▎ 摘　　要

Graphene (GN) nanofillers have been widely used to enhance the overall performance of polymer composites due to their various superior properties, which strongly rely on the uniform dispersion and strong interfacial bonding of GN with high-quality polymer matrices. In the present study, the strengthening and functional effects of polydopamine-coated edge-carboxylated graphene (p-ECG) on the mechanical, moisture-barrier and electromagnetic properties of epoxy (EP)-based composites were systematically evaluated. p-ECG was successfully prepared via one-step high-pressure ball milling through the edge-selective functionalization and exfoliation of pristine graphite in the presence of dry ice, followed by synchronous reduction and coating via the mild oxidative polymerization of musselinspired dopamine. p-ECG showed prominent advantages of a small sheet size, excellent dispersibility and high chemical reactivity in the EP matrix. Obvious enhancements were achieved in the tensile and flexural properties and moisture-barrier performance of EP composites as well as the interlaminar shear strength (ILSS) and transverse fiber bundle tensile (TFBT) strength of carbon fiber (CF)/EP composites, which confirmed the excellent dispersion and chemically strengthened interfacial bonding of p-ECG in the EP matrix.
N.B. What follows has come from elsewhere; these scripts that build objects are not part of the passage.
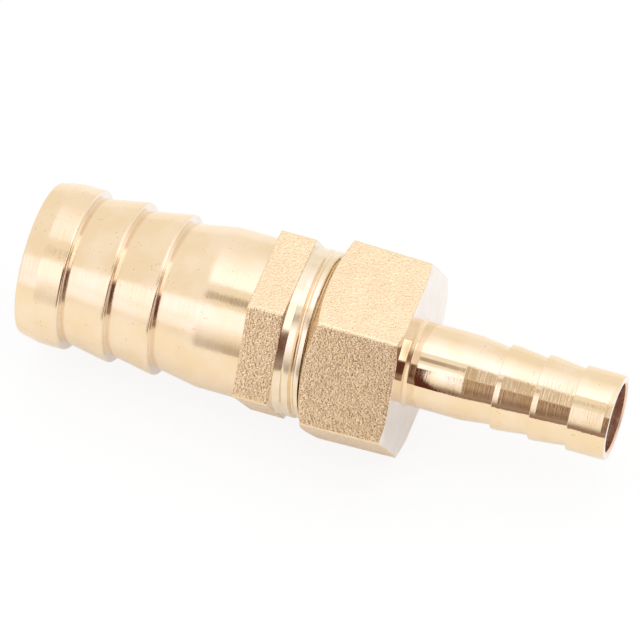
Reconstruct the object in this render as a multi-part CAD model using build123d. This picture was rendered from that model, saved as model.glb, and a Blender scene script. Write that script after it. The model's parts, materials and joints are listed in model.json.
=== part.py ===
from build123d import *
import math
import os

# A hose reducer in brass: a tail for a 25 mm hose, with a male pipe thread, made tight
# in the threaded socket of a second tail for a 13 mm hose. The flow runs along +X from
# the middle of the large mouth, and each hexagon has a flat downwards.
# Lengths are in millimetres and angles in degrees.

# Thread that joins the two tails, at its major diameter and without its fine groove
thread_diameter = 26.44
thread_clearance = 0.1
thread_length = 15.45
thread_lead = 1.2

# Large hose tail
large_crest_diameter = 25.5
large_barb_height = 1.25
large_wall = 1.5
large_barb_count = 3
large_barb_pitch = 7.38
large_crest_land = 0.5
large_edge_break = 0.2
nose_length = 3.2
nose_drop = 0.65
nose_land = 4.05
neck_diameter = 25.44
neck_taper_length = 7.0
neck_length = 7.65

# Small hose tail
small_crest_diameter = 13.3
small_barb_height = 0.6
small_wall = 0.65
small_barb_count = 3
small_barb_pitch = 6.0
small_crest_land = 0.9
small_end_land = 6.1
small_edge_break = 0.1
small_end_bevel_length = 0.9
small_end_bevel_drop = 0.1
small_mouth_chamfer = 0.27
stem_diameter = 13.3
stem_length = 8.9
stem_taper_length = 4.9
stem_base_bevel = 0.4

# Hexagon of the large tail, close to the thread in size
male_hex_flats = 26.5
male_hex_length = 5.7
male_hex_edge = 0.25
male_hex_chamfer_angle = 30
male_hex_chamfer = 0.3

# Hexagon of the small tail, forged with some draft round the threaded socket.
# Its flats are measured over the socket's mouth, where they are widest apart.
socket_depth = 11.1
socket_floor = 3.3
socket_wall = 1.37
female_hex_draft = 1.5
socket_rim = 0.25
socket_chamfer_angle = 24
back_chamfer = 1.6
back_chamfer_angle = 17.5

hex_corner_radius = 0.6

large_crest = large_crest_diameter / 2
large_foot = large_crest - large_barb_height
large_bore = large_foot - large_wall
small_crest = small_crest_diameter / 2
small_foot = small_crest - small_barb_height
small_bore = small_foot - small_wall
thread_radius = thread_diameter / 2
socket_radius = thread_radius + thread_clearance
female_hex_flats = 2 * (socket_radius + socket_wall)

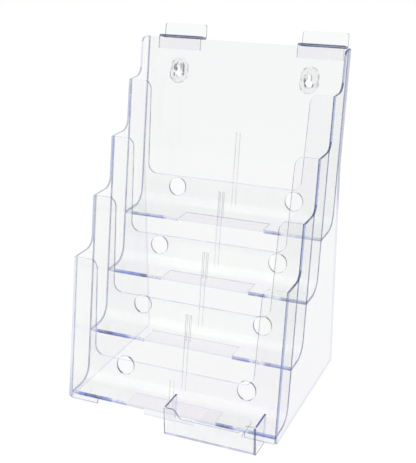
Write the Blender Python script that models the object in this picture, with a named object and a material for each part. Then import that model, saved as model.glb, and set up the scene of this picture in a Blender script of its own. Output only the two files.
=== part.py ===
"""Four-tier brochure rack in clear sheet, with a clip-on card holder and two slatwall hangers.

The stand is five bent sheets between two side panels. Each tier sheet is the front wall of one
pocket, runs on down as the back wall of the pocket below and bends forward as that pocket's floor.
X is the width (+X on the viewer's right), +Y runs from the front to the back, +Z is up, in metres.
"""

import math

import bmesh
import bpy

# Stand
WIDTH = 0.236
SHEET = 0.0024
TIERS = 4
TIER_STEP = 0.0446
TIER_RISE = 0.05375
LEAN = 0.177
FLOOR_LINE = 0.0071
WALL_HEIGHT = 0.1460
BEND_RADIUS = 0.0175
BACK_STEP = 0.0405
TOP_HEIGHT = 0.3546
REAR_DEPTH = 0.1885
FLANGE_DEPTH = 0.0140
STEP_RADIUS = 0.013
FLANGE_CORNER = 0.006
RIM_RADIUS = 0.0018
FRONT_FOOT_RADIUS = 0.0030
GAP = 0.0003

# Shallow recess along the front of each pocket's floor
RECESS_HALF = 0.050
RECESS_REACH = 0.0250
RECESS_DEPTH = 0.0012

# Openings in the sheets
CUT_TOP_HALF = 0.0910
CUT_BOTTOM_HALF = 0.0886
CUT_RISE = 0.0467
CUT_RADIUS = 0.0105
HOLE_SPREAD = 0.0701
HOLE_RISE = 0.0214
HOLE_RADIUS = 0.0102
KEYHOLE_SPREAD = 0.0762
KEYHOLE_HEIGHT = 0.3162
KEYHOLE_WIDE = 0.0045
KEYHOLE_NARROW = 0.0023
KEYHOLE_RISE = 0.0075
COLLAR_RIM = 0.0056
COLLAR_DEPTH = 0.0030

# Divider channels
RIB_SPREAD = 0.0022
RIB_WIDTH = 0.0012
RIB_DEPTH = 0.0016
RIB_FOOT = 0.0065
RIB_HEAD = 0.0897
FRONT_RIB_HEAD = 0.0340

# Front skirt
SKIRT_RISE = 0.0055
FOOT_INNER = 0.0835
CENTRE_FOOT_HALF = 0.0283
FOOT_RADIUS = 0.0012

# Card holder
CARD_CENTRE = 0.0559
CARD_WIDTH = 0.0982
CARD_DEPTH = 0.0250
CARD_HEIGHT = 0.0300
CARD_SHEET = 0.0020
CARD_EAR = 0.0108
CARD_SCOOP = 0.0096
CARD_SLANT = 0.0070
CARD_RADIUS = 0.0055
TONGUE_WIDTH = 0.0500
TONGUE_REACH = 0.0300
TONGUE_RADIUS = 0.0040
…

More importantly, p-ECG introduced onto the surface of desized CF led to significant enhancement in the electromagnetic interference (EMI) shielding capability of CF/EP composites, which was primarily ascribed to the polarization relaxation effect induced by the defects and functional groups in p-ECG as well as the increase in electrical conductivity derived from the ``bridging effect" of p-ECG. Specifically, with p-ECG content of 0.5 wt%, the increments in tensile strength, TFBT strength, shielding effectiveness (total, SET) and shielding effectiveness (reflection loss, SER) were as high as 33.3, 34.3, 31.3 and 71.0%, respectively.